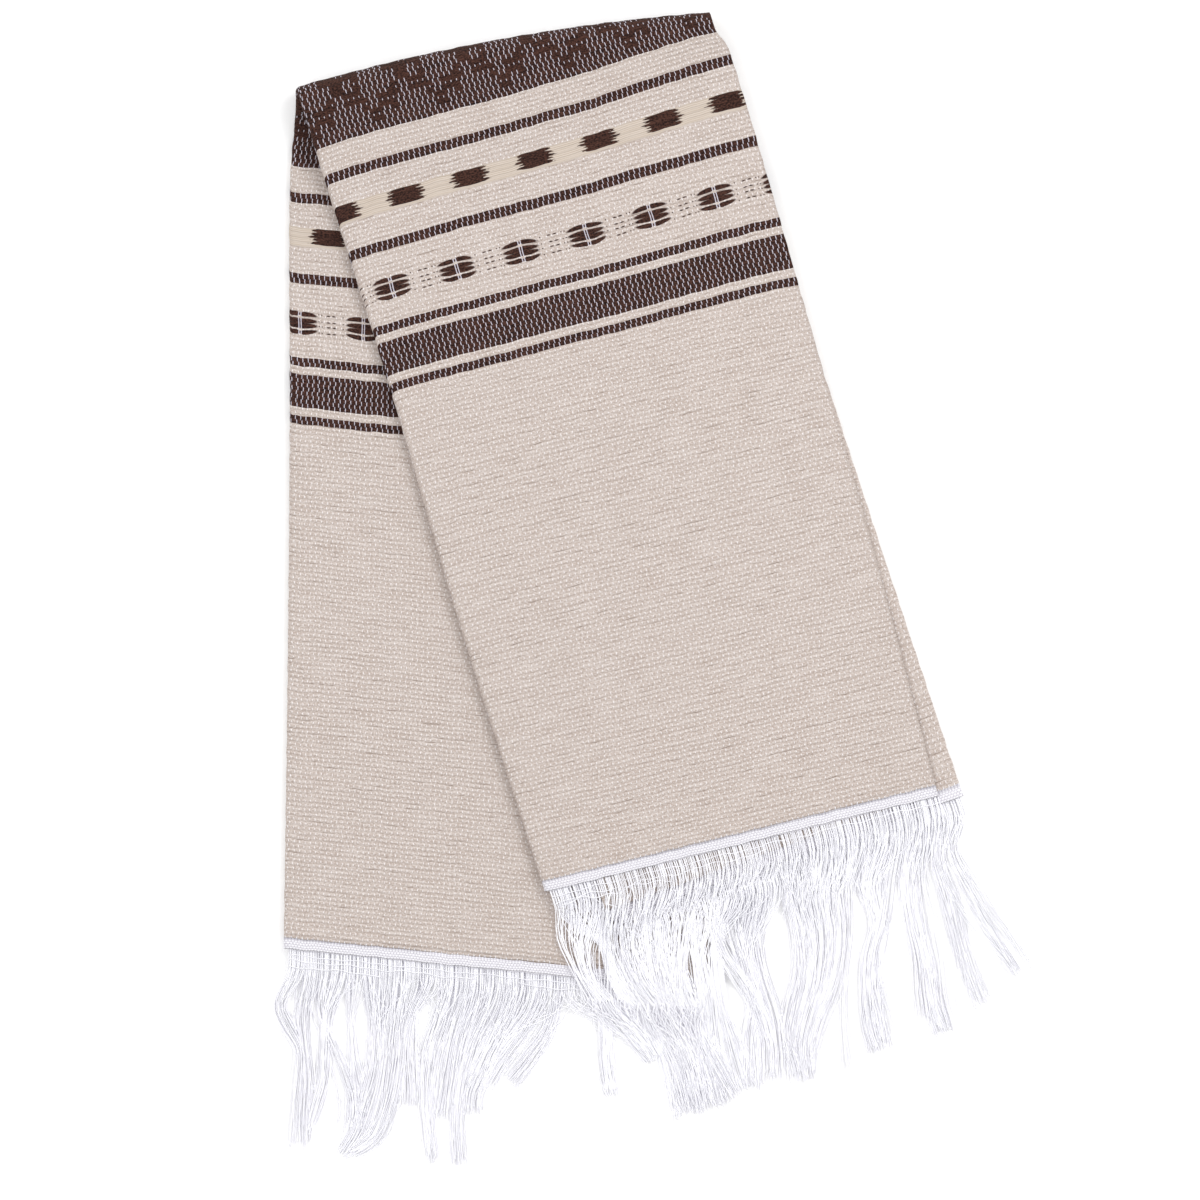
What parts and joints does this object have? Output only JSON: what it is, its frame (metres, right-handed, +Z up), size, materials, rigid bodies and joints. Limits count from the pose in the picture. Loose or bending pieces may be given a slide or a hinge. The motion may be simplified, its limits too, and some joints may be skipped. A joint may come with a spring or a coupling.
{
  "type": "folded tea towel",
  "caption": "Woven cotton tea towel with striped and resist-dyed bands and a long fringe at both ends, folded in three and then across on a slant, lying flat.",
  "frame": {"origin": "on the surface that the towel lies on, under the middle of its bounding box", "axes": "+Y from the fringes towards the slanted fold, +Z up from the surface, +X to the right as seen from above"},
  "size_m": [0.3042, 0.4776, 0.0158],
  "materials": {
    "woven_cotton": "matte",
    "white_cotton_yarn": "matte"
  },
  "bodies": {
    "root": {"towel-cloth": "woven_cotton", "front-heading-fringe": "white_cotton_yarn", "rear-heading-fringe": "white_cotton_yarn"}
  },
  "joints": []
}
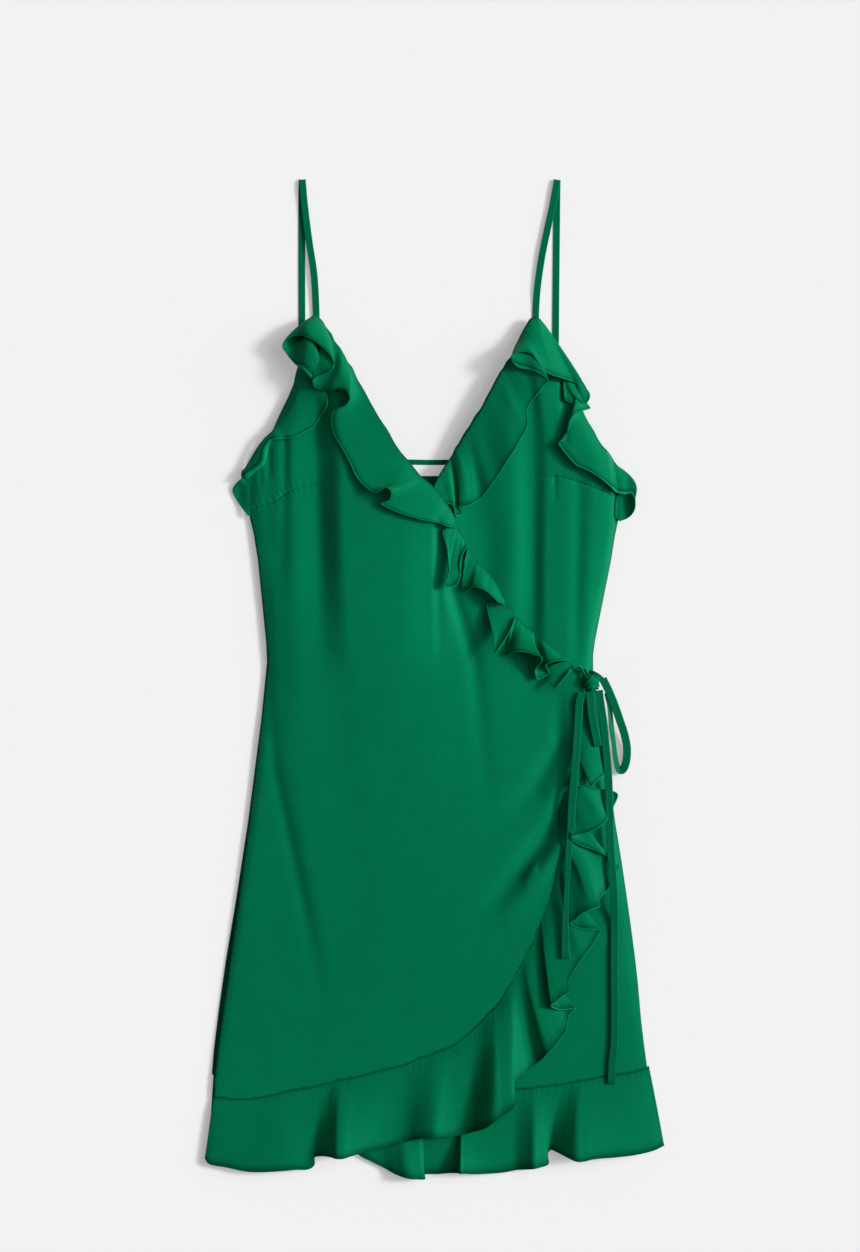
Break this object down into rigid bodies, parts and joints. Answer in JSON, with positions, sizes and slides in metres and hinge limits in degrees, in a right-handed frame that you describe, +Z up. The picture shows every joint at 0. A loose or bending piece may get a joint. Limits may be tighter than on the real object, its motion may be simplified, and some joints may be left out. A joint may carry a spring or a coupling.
{
  "type": "ruffled wrap dress",
  "caption": "Sleeveless mini wrap dress with ruffled neckline, wrap edge and hem, thin straps and a side tie, laid flat on its back.",
  "frame": {"origin": "on the surface the dress lies on, under the middle of its bounding box in plan", "axes": "+X across the dress towards the wearer's left side, +Y along it from the hem to the straps, +Z up out of the surface, through the front"},
  "size_m": [0.4362, 0.9487, 0.0397],
  "materials": {
    "crepe": "green crepe, soft satin sheen",
    "ruffle_crepe": "the same green crepe, gathered, with a rolled edge",
    "rouleau": "the same green crepe, turned into narrow tubes"
  },
  "bodies": {
    "root": {"back_panel": "crepe", "under_front": "crepe", "over_front": "crepe", "back_hem_ruffle": "ruffle_crepe", "under_hem_ruffle": "ruffle_crepe", "under_neck_ruffle": "ruffle_crepe", "over_neck_ruffle": "ruffle_crepe", "over_edge_ruffle": "ruffle_crepe", "right_strap": "rouleau", "left_strap": "rouleau", "back_cord": "rouleau", "tie_knot": "rouleau", "tie_end_short": "rouleau", "tie_end_long": "rouleau", "tie_loop_inner": "rouleau", "tie_loop_outer": "rouleau"}
  },
  "joints": []
}
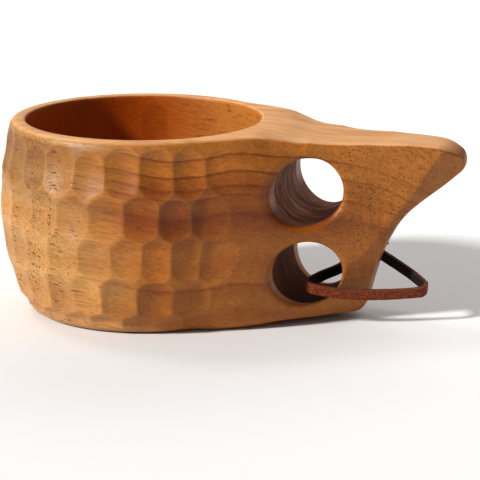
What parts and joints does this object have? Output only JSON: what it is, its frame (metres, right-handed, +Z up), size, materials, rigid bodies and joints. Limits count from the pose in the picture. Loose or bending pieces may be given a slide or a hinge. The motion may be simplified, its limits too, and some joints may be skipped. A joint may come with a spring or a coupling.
{
  "type": "kuksa wooden cup",
  "caption": "Carved wooden drinking cup with a round bowl, a tapering handle pierced by finger holes, and a small tied leather loop.",
  "frame": {"origin": "centre of the bowl's flat base", "axes": "+Z up, +X from the bowl along the handle to its tip, +Y away from the side that shows the lace's long front run"},
  "size_m": [0.1557, 0.095, 0.0646],
  "materials": {
    "cup_wood": "oiled honey-brown hardwood, carved in shallow gouge facets on the bowl and smoothed on the handle",
    "lace_leather": "red-brown leather lace with a near-black inner side"
  },
  "bodies": {
    "cup": {"cup_body": "cup_wood"},
    "lace": {"leather_lace": "lace_leather", "lace_knot": "lace_leather"}
  },
  "joints": [
    {"name": "lace_swing", "type": "hinge", "parent": "cup", "child": "lace", "pos_m": [0.0666, 0, 0.015], "axis": [0, -1, 0], "range_deg": [-17, 12]}
  ]
}
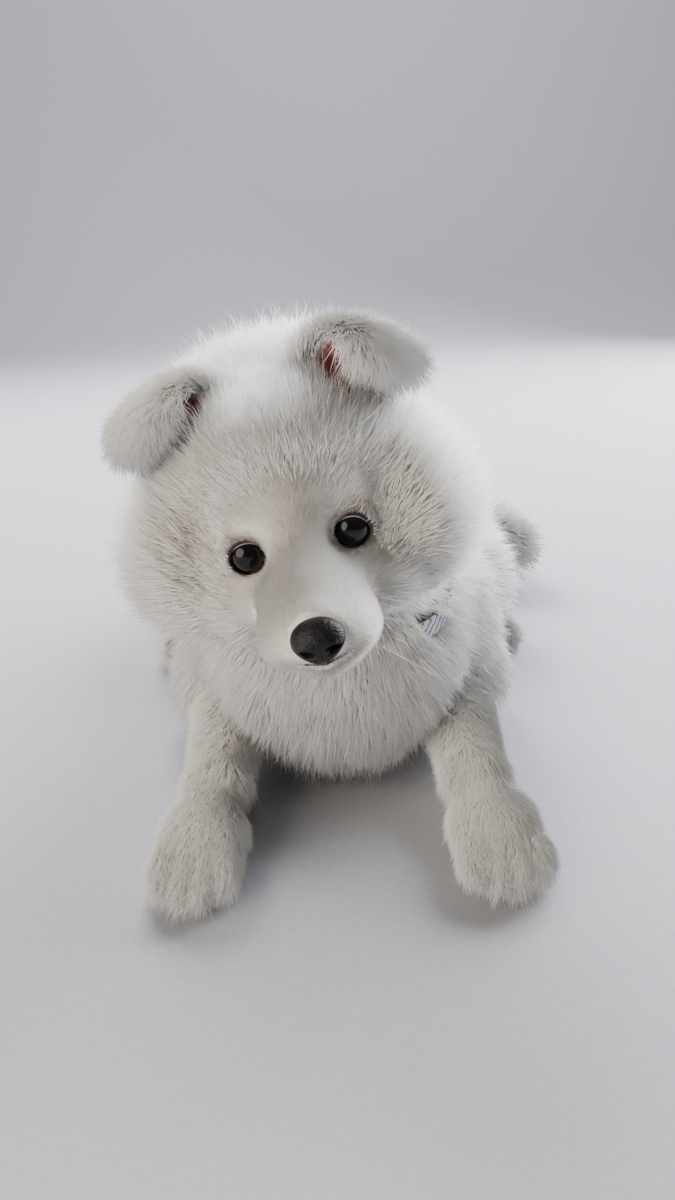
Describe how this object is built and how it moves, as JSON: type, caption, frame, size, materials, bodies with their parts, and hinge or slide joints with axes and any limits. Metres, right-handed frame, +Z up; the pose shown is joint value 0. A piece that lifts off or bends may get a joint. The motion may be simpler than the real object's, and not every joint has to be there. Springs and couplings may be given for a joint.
{
  "type": "samoyed puppy",
  "caption": "Still, life-size model of a fluffy white spitz puppy lying on its chest with its head up and tilted, in a thin woven collar.",
  "frame": {"origin": "on the floor, at the middle of the bounding box", "axes": "+Z up, the puppy faces -Y, its left side is +X"},
  "size_m": [0.2982, 0.5356, 0.2551],
  "materials": {
    "coat": "dense soft white double coat, warm cream in its depth",
    "eye": "very dark brown, wet gloss",
    "nose": "black, damp, finely pebbled",
    "webbing": "grey-purple woven webbing"
  },
  "bodies": {
    "root": {"head": "coat", "ear_left": "coat", "ear_right": "coat", "eye_left": "eye", "eye_right": "eye", "nose": "nose", "neck": "coat", "collar": "webbing", "torso": "coat", "foreleg_left": "coat", "foreleg_right": "coat", "thigh_left": "coat", "thigh_right": "coat", "foot_left": "coat", "foot_right": "coat", "tail_root": "coat", "tail_tip": "coat"}
  },
  "joints": []
}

**AIM**
Your task is to give the records above again, exactly.

**RESPONSE TO THE TASK**
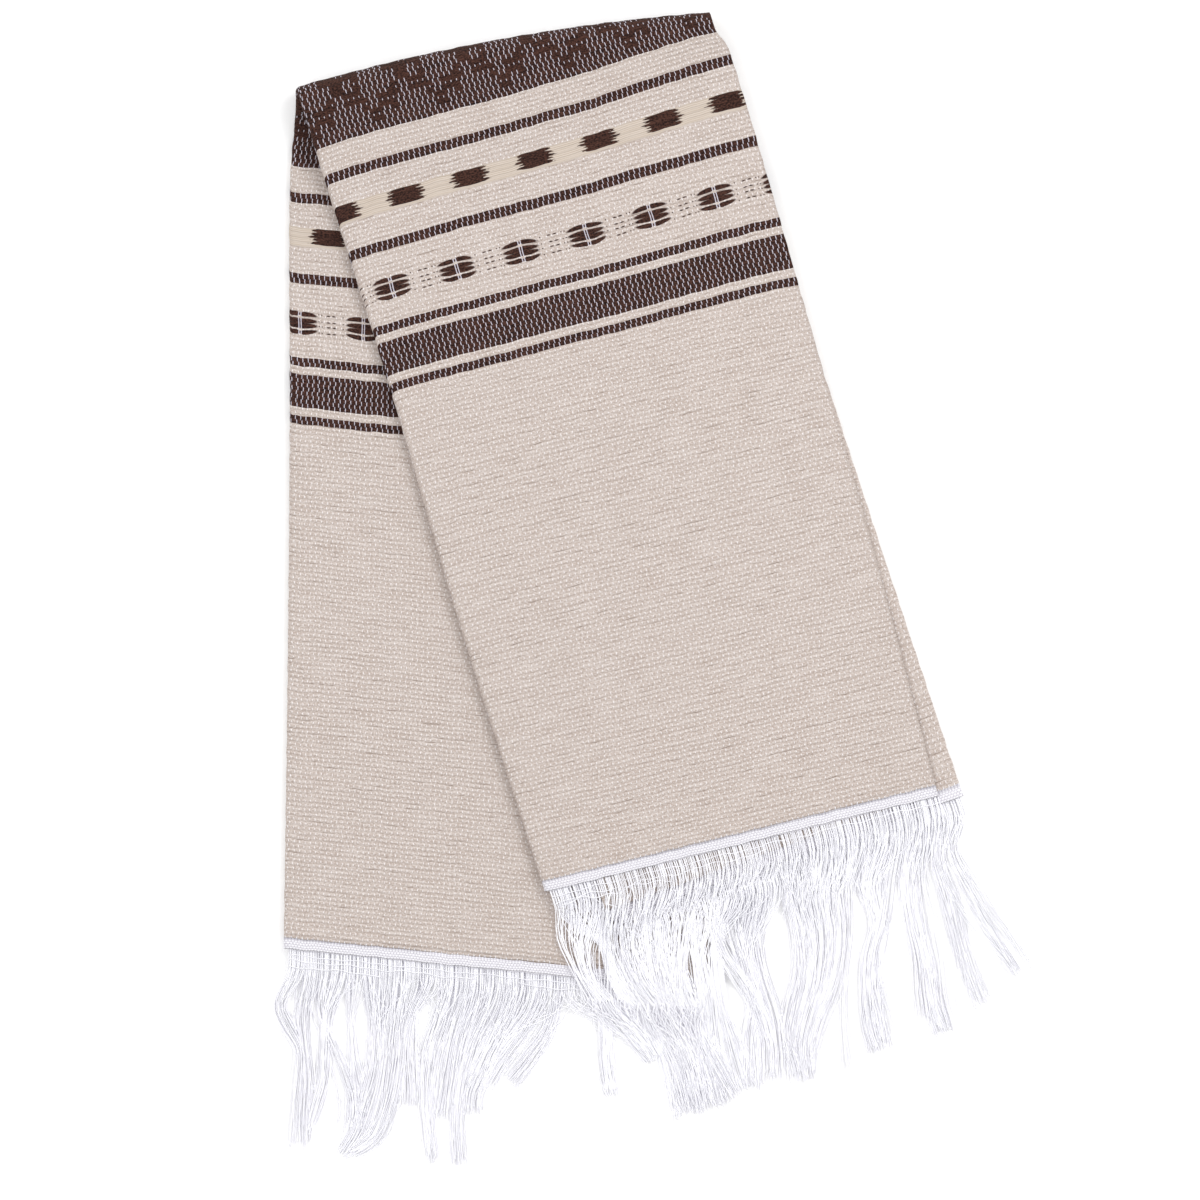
What parts and joints does this object have? Output only JSON: what it is, its frame (metres, right-handed, +Z up), size, materials, rigid bodies and joints. Limits count from the pose in the picture. Loose or bending pieces may be given a slide or a hinge. The motion may be simplified, its limits too, and some joints may be skipped. A joint may come with a spring or a coupling.
{
  "type": "folded tea towel",
  "caption": "Woven cotton tea towel with striped and resist-dyed bands and a long fringe at both ends, folded in three and then across on a slant, lying flat.",
  "frame": {"origin": "on the surface that the towel lies on, under the middle of its bounding box", "axes": "+Y from the fringes towards the slanted fold, +Z up from the surface, +X to the right as seen from above"},
  "size_m": [0.3042, 0.4776, 0.0158],
  "materials": {
    "woven_cotton": "matte",
    "white_cotton_yarn": "matte"
  },
  "bodies": {
    "root": {"towel-cloth": "woven_cotton", "front-heading-fringe": "white_cotton_yarn", "rear-heading-fringe": "white_cotton_yarn"}
  },
  "joints": []
}
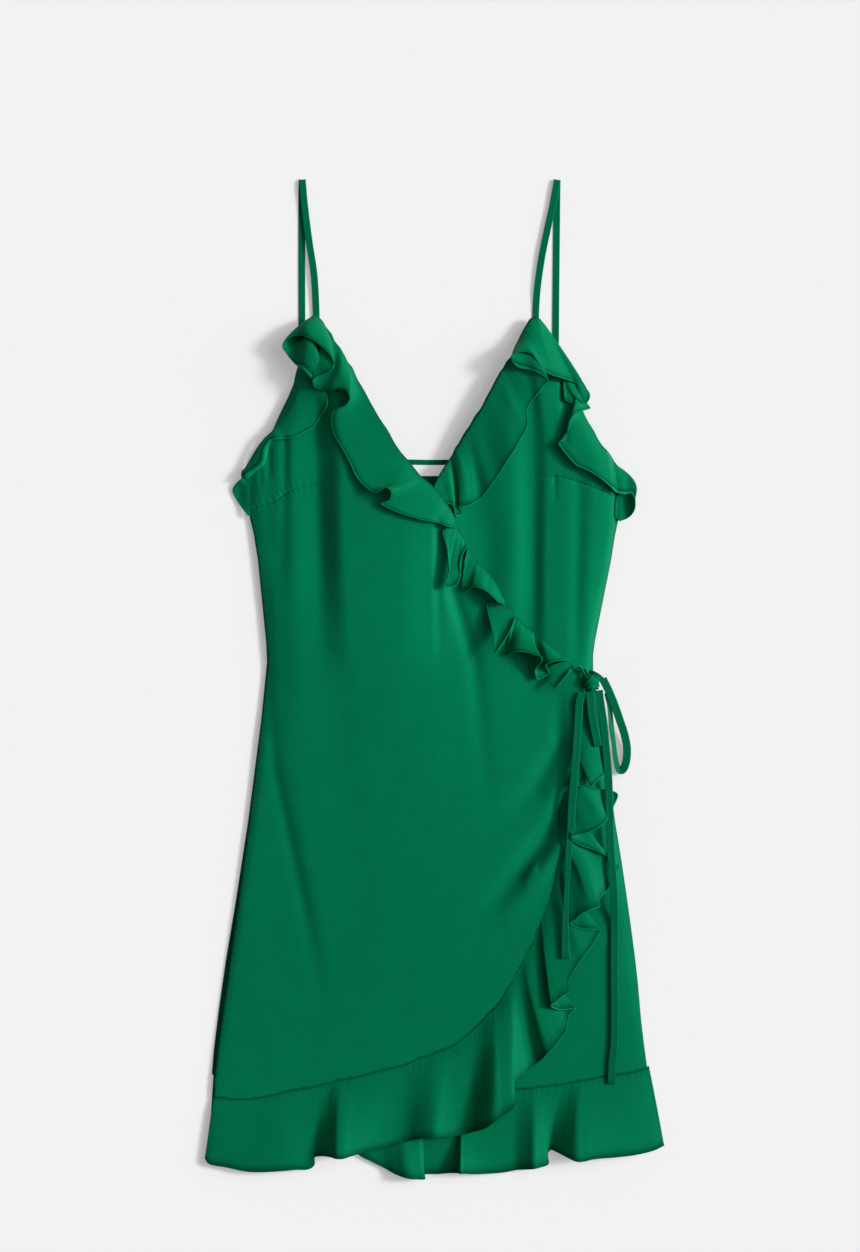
Break this object down into rigid bodies, parts and joints. Answer in JSON, with positions, sizes and slides in metres and hinge limits in degrees, in a right-handed frame that you describe, +Z up. The picture shows every joint at 0. A loose or bending piece may get a joint. Limits may be tighter than on the real object, its motion may be simplified, and some joints may be left out. A joint may carry a spring or a coupling.
{
  "type": "ruffled wrap dress",
  "caption": "Sleeveless mini wrap dress with ruffled neckline, wrap edge and hem, thin straps and a side tie, laid flat on its back.",
  "frame": {"origin": "on the surface the dress lies on, under the middle of its bounding box in plan", "axes": "+X across the dress towards the wearer's left side, +Y along it from the hem to the straps, +Z up out of the surface, through the front"},
  "size_m": [0.4362, 0.9487, 0.0397],
  "materials": {
    "crepe": "green crepe, soft satin sheen",
    "ruffle_crepe": "the same green crepe, gathered, with a rolled edge",
    "rouleau": "the same green crepe, turned into narrow tubes"
  },
  "bodies": {
    "root": {"back_panel": "crepe", "under_front": "crepe", "over_front": "crepe", "back_hem_ruffle": "ruffle_crepe", "under_hem_ruffle": "ruffle_crepe", "under_neck_ruffle": "ruffle_crepe", "over_neck_ruffle": "ruffle_crepe", "over_edge_ruffle": "ruffle_crepe", "right_strap": "rouleau", "left_strap": "rouleau", "back_cord": "rouleau", "tie_knot": "rouleau", "tie_end_short": "rouleau", "tie_end_long": "rouleau", "tie_loop_inner": "rouleau", "tie_loop_outer": "rouleau"}
  },
  "joints": []
}
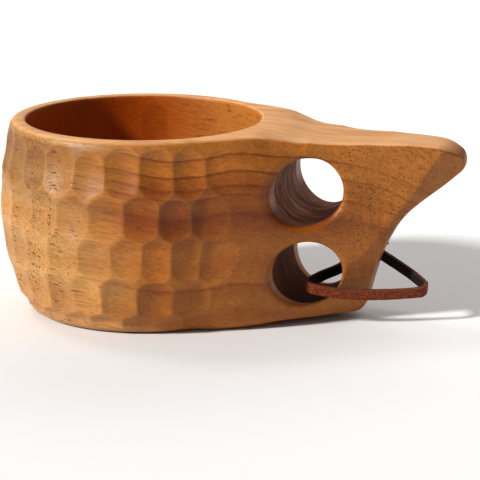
What parts and joints does this object have? Output only JSON: what it is, its frame (metres, right-handed, +Z up), size, materials, rigid bodies and joints. Limits count from the pose in the picture. Loose or bending pieces may be given a slide or a hinge. The motion may be simplified, its limits too, and some joints may be skipped. A joint may come with a spring or a coupling.
{
  "type": "kuksa wooden cup",
  "caption": "Carved wooden drinking cup with a round bowl, a tapering handle pierced by finger holes, and a small tied leather loop.",
  "frame": {"origin": "centre of the bowl's flat base", "axes": "+Z up, +X from the bowl along the handle to its tip, +Y away from the side that shows the lace's long front run"},
  "size_m": [0.1557, 0.095, 0.0646],
  "materials": {
    "cup_wood": "oiled honey-brown hardwood, carved in shallow gouge facets on the bowl and smoothed on the handle",
    "lace_leather": "red-brown leather lace with a near-black inner side"
  },
  "bodies": {
    "cup": {"cup_body": "cup_wood"},
    "lace": {"leather_lace": "lace_leather", "lace_knot": "lace_leather"}
  },
  "joints": [
    {"name": "lace_swing", "type": "hinge", "parent": "cup", "child": "lace", "pos_m": [0.0666, 0, 0.015], "axis": [0, -1, 0], "range_deg": [-17, 12]}
  ]
}
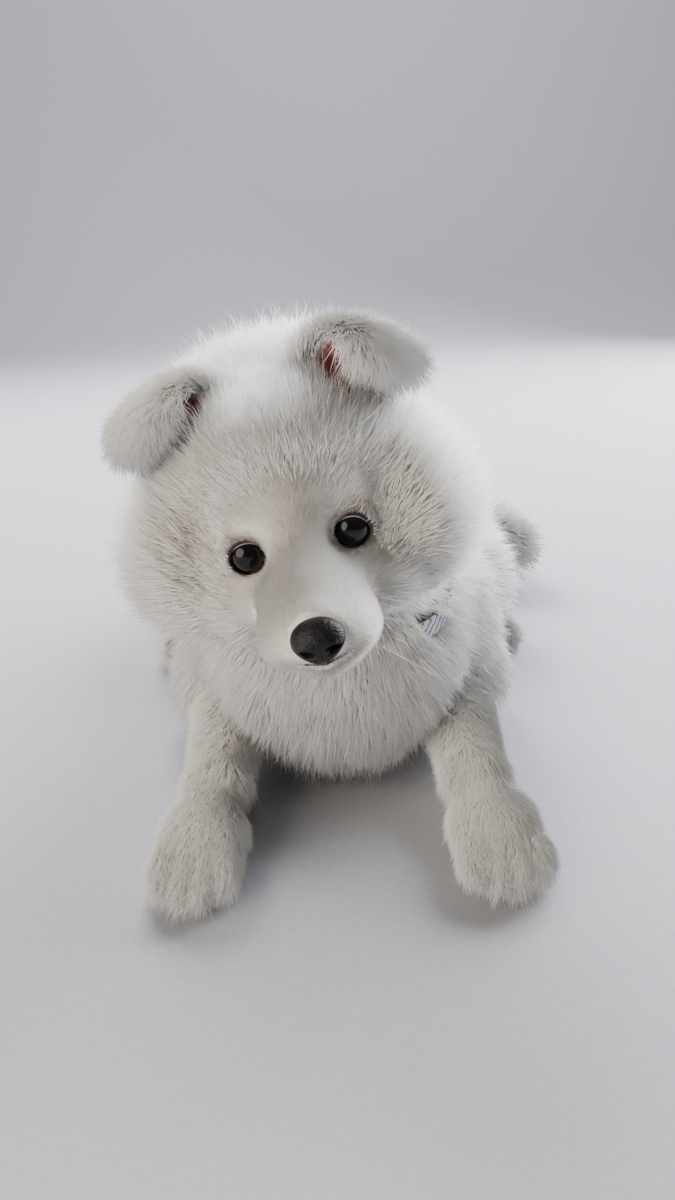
Describe how this object is built and how it moves, as JSON: type, caption, frame, size, materials, bodies with their parts, and hinge or slide joints with axes and any limits. Metres, right-handed frame, +Z up; the pose shown is joint value 0. A piece that lifts off or bends may get a joint. The motion may be simpler than the real object's, and not every joint has to be there. Springs and couplings may be given for a joint.
{
  "type": "samoyed puppy",
  "caption": "Still, life-size model of a fluffy white spitz puppy lying on its chest with its head up and tilted, in a thin woven collar.",
  "frame": {"origin": "on the floor, at the middle of the bounding box", "axes": "+Z up, the puppy faces -Y, its left side is +X"},
  "size_m": [0.2982, 0.5356, 0.2551],
  "materials": {
    "coat": "dense soft white double coat, warm cream in its depth",
    "eye": "very dark brown, wet gloss",
    "nose": "black, damp, finely pebbled",
    "webbing": "grey-purple woven webbing"
  },
  "bodies": {
    "root": {"head": "coat", "ear_left": "coat", "ear_right": "coat", "eye_left": "eye", "eye_right": "eye", "nose": "nose", "neck": "coat", "collar": "webbing", "torso": "coat", "foreleg_left": "coat", "foreleg_right": "coat", "thigh_left": "coat", "thigh_right": "coat", "foot_left": "coat", "foot_right": "coat", "tail_root": "coat", "tail_tip": "coat"}
  },
  "joints": []
}